● Short problem
Set down exactly, please, each line from the one containing "for name, x, y in" through the one containing "obj.parent = empty", both lines included, and no other line.

● Source data
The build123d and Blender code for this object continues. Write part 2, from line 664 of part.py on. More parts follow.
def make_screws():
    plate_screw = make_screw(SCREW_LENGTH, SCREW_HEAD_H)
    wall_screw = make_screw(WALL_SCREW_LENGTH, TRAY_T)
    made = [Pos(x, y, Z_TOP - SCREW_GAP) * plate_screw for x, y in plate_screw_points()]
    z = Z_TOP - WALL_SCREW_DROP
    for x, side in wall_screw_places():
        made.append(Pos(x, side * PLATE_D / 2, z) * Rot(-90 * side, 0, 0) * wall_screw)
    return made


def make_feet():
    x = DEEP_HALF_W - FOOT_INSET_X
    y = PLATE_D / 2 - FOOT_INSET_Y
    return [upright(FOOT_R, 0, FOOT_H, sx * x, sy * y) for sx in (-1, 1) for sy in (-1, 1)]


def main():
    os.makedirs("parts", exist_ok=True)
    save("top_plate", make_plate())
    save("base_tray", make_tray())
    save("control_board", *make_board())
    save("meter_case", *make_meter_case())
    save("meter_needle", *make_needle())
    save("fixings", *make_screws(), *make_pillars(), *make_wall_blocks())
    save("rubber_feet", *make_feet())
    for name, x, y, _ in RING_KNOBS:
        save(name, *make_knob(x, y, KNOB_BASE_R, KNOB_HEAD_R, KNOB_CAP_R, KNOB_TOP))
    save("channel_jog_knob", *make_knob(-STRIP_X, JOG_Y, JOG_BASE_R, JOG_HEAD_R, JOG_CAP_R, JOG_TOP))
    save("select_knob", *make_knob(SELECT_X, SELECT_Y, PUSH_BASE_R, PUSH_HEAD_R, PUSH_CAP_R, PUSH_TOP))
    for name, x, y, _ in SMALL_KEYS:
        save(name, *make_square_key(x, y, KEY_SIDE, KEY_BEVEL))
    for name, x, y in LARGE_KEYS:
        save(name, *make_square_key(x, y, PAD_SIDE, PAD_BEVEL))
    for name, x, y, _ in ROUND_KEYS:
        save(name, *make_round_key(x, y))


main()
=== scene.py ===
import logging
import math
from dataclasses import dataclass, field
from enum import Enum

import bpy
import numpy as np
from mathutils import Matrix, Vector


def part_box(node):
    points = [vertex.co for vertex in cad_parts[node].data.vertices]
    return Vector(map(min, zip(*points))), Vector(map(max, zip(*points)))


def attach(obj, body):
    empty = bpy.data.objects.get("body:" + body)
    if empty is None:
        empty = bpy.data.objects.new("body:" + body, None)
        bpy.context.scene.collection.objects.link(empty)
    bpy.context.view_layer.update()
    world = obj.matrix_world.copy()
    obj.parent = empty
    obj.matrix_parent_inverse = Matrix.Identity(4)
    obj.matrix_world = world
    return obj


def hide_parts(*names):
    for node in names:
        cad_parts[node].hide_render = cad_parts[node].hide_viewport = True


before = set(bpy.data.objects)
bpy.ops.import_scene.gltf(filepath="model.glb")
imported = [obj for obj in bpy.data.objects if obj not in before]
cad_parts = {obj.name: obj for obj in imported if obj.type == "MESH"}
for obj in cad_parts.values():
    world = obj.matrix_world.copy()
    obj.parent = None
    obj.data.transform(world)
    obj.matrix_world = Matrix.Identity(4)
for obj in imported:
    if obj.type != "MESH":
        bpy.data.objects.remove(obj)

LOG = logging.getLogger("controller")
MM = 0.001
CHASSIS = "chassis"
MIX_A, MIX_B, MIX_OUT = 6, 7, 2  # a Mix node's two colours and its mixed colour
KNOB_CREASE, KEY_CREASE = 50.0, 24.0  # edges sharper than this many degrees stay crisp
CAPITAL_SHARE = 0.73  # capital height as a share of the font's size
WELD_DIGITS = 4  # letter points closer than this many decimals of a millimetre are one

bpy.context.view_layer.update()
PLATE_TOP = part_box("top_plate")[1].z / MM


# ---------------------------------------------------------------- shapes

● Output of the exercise
    for name, x, y in LARGE_KEYS:
        save(name, *make_square_key(x, y, PAD_SIDE, PAD_BEVEL))
    for name, x, y, _ in ROUND_KEYS:
        save(name, *make_round_key(x, y))


main()
=== scene.py ===
import logging
import math
from dataclasses import dataclass, field
from enum import Enum

import bpy
import numpy as np
from mathutils import Matrix, Vector


def part_box(node):
    points = [vertex.co for vertex in cad_parts[node].data.vertices]
    return Vector(map(min, zip(*points))), Vector(map(max, zip(*points)))


def attach(obj, body):
    empty = bpy.data.objects.get("body:" + body)
    if empty is None:
        empty = bpy.data.objects.new("body:" + body, None)
        bpy.context.scene.collection.objects.link(empty)
    bpy.context.view_layer.update()
    world = obj.matrix_world.copy()
    obj.parent = empty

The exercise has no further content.